Venoco CEO Tim Marquez, a former petroleum engineer, has proven that he has the shareholder votes to take his company private. But does he have the money?
The question came into sharp focus on June 5, when Venoco shareholders approved Marquez’s bid to buy the 49 percent of the company’s shares he doesn’t already own despite the fact that he has yet to give details on how he would gather the nearly $400 million in financing needed to close the deal.
Marquez has until June 12 to show a special committee of Venoco’s board how he would finance the deal or else request an extension. The company has already said it’s likely to grant one, but an extension could be a sign that financiers are skeptical that the timing is right for a going-private transaction when oil prices are slipping.
So far, the markets appear to be withholding judgment on whether Marquez can find the funds. When Marquez made his offer to buy out shareholders at $12.50 a share, the price represented a premium of nearly 30 percent to the going price. But on June 5, when shareholders approved the deal, shares closed at $9.65. The discounted price suggests some investors are skeptical about the closing.
Marquez founded Venoco in 1992 with his savings and a credit card. Since then, he has fought tenaciously to retain control of the firm, whose headquarters he moved to Denver while retaining a workforce of 180 in the Tri-Counties. Marquez owns 50.3 percent of Venoco, and he won a majority of minority shareholder approval to take the firm private again.
Marquez’s bid has sparked controversy at every step as investors questioned whether it benefited them or Marquez.
Angry shareholders insisted that Marquez had timed his deal when the stock was trading at unusually low prices, and analysts pointed out that the deal valued the company at about $770 million, which was less than the $842 million value the company put on its assets shortly before Marquez sent his bid. Company representatives point to a fairness opinion by Bank of America Merrill Lynch that found the deal sound and the fact that Venoco opened its books to a number of potential other buyers, none of whom were willing to top Marquez’s offer.
To keep in line with shareholder rights rules, Venoco created a special committee on its board of directors to negotiate with Marquez, who is also a director. After four months of wrangling in which Marquez lowered his bid and then raised it back to his original offer, the board and Marquez both agreed to the $12.50 a share price.
In public filings, the company said Marquez will need $385 million to $400 million to close the deal. But shareholders have no details on how that financing will be arranged. Venoco has agreed to reimburse Marquez up to $4 million in costs if the deal doesn’t go through by Oct. 16.
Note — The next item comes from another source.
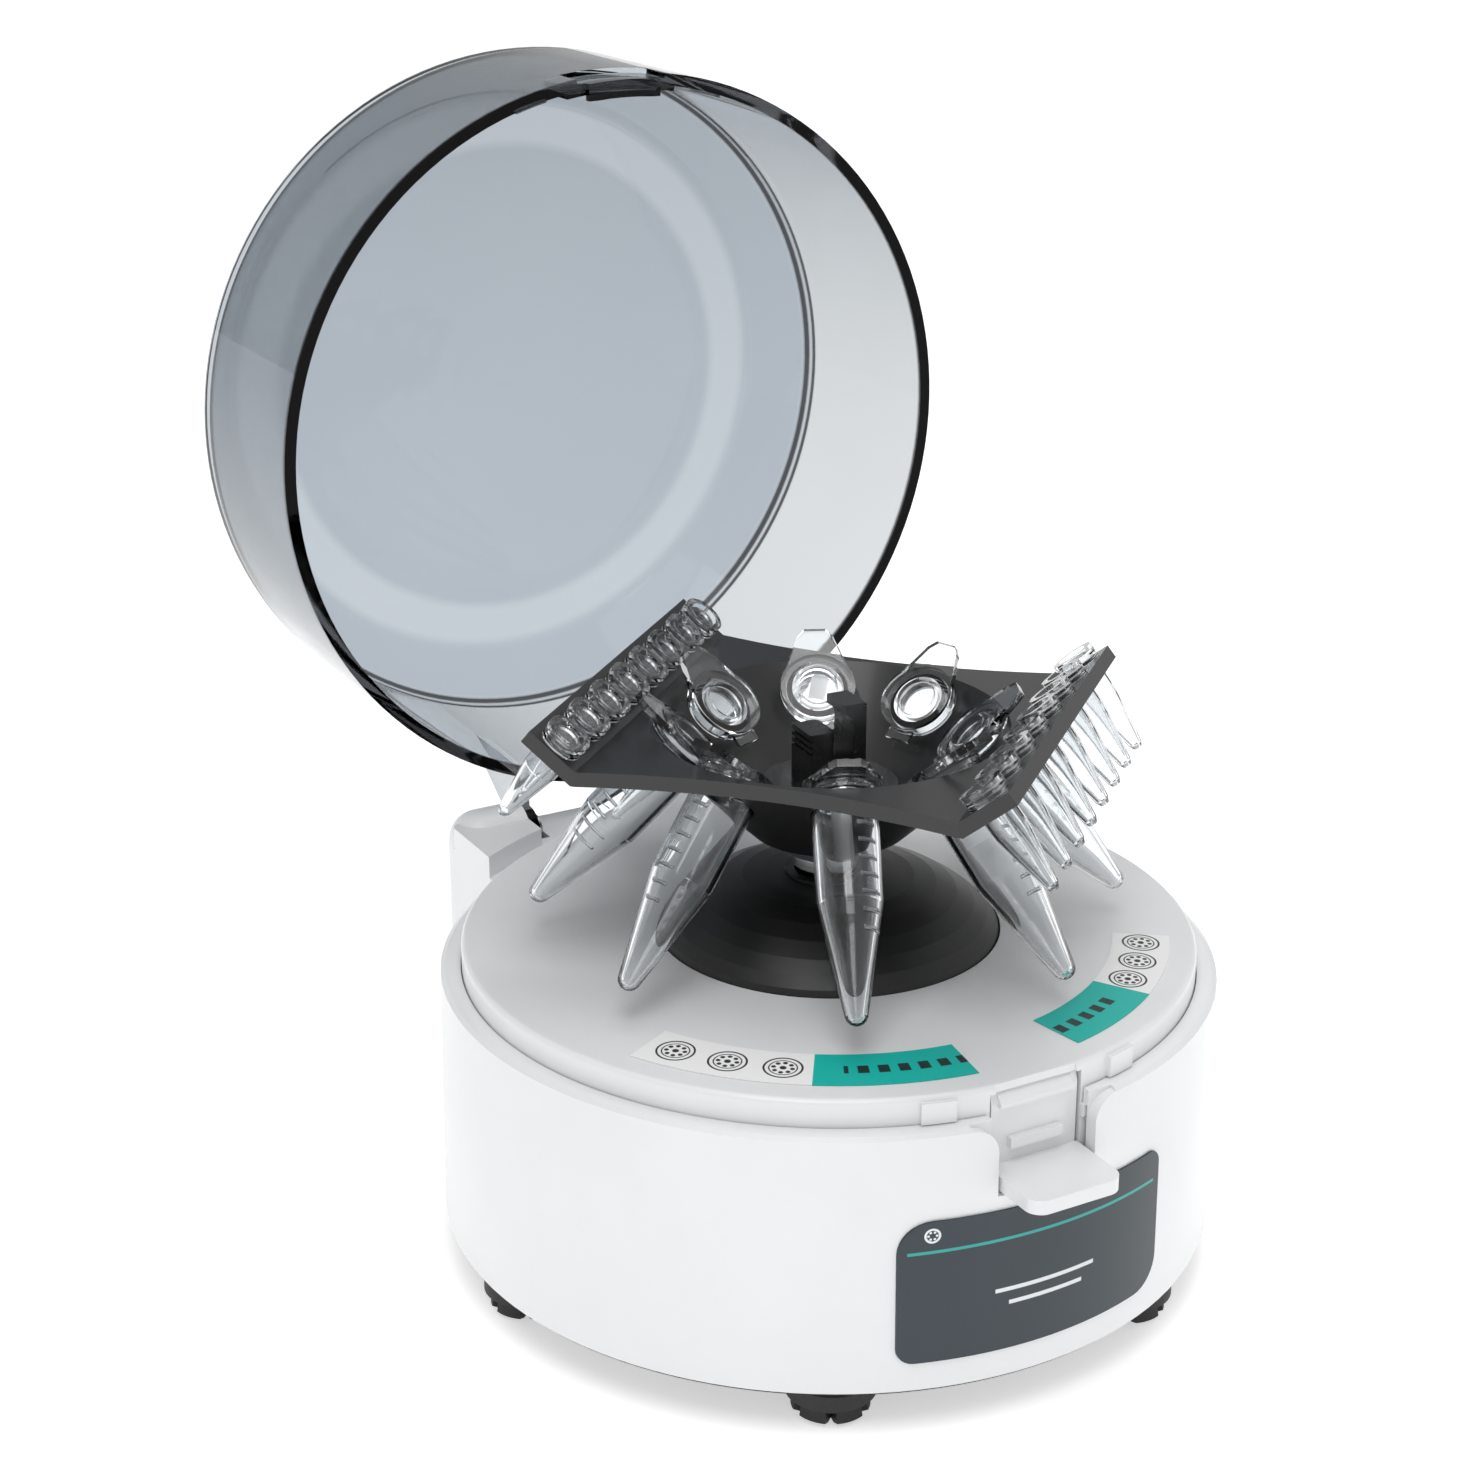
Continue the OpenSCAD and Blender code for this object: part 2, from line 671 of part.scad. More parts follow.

The going-private offer takes place against the background of Marquez’s ambitions for the so-called Monterey Shale, a rock formation several miles beneath the surface inland in California. Since raising $100 million in a 2006 IPO, Venoco has become one of the largest holders in the formation, alongside larger firms such as Occidental Petroleum.
As of yet, the Monterey Shale has not been cracked in a cost-effective way. The acquisitions were a bet that Marquez, with his engineering background, could find a way to retrieve the deep-buried resources. But falling oil prices tied to weak global demand spurred by Europe’s economic woes has caused investors to question Marquez’s strategy, which hasn’t yet generated promising results in the Monterey Shale.
Mike Edwards, vice president of corporate and investor relations, said that other shale formations have taken much more activity to prove profitable than the Monterey formation has seen.
“If you look at some of the other shale plays, like the Bakken Shale in North Dakota, the advancements are made because of the number of people trying it,” Edwards said. “The number of wells we’ve drilled compared to what it took for the Bakken to advance — it’s going to take more people doing different things.”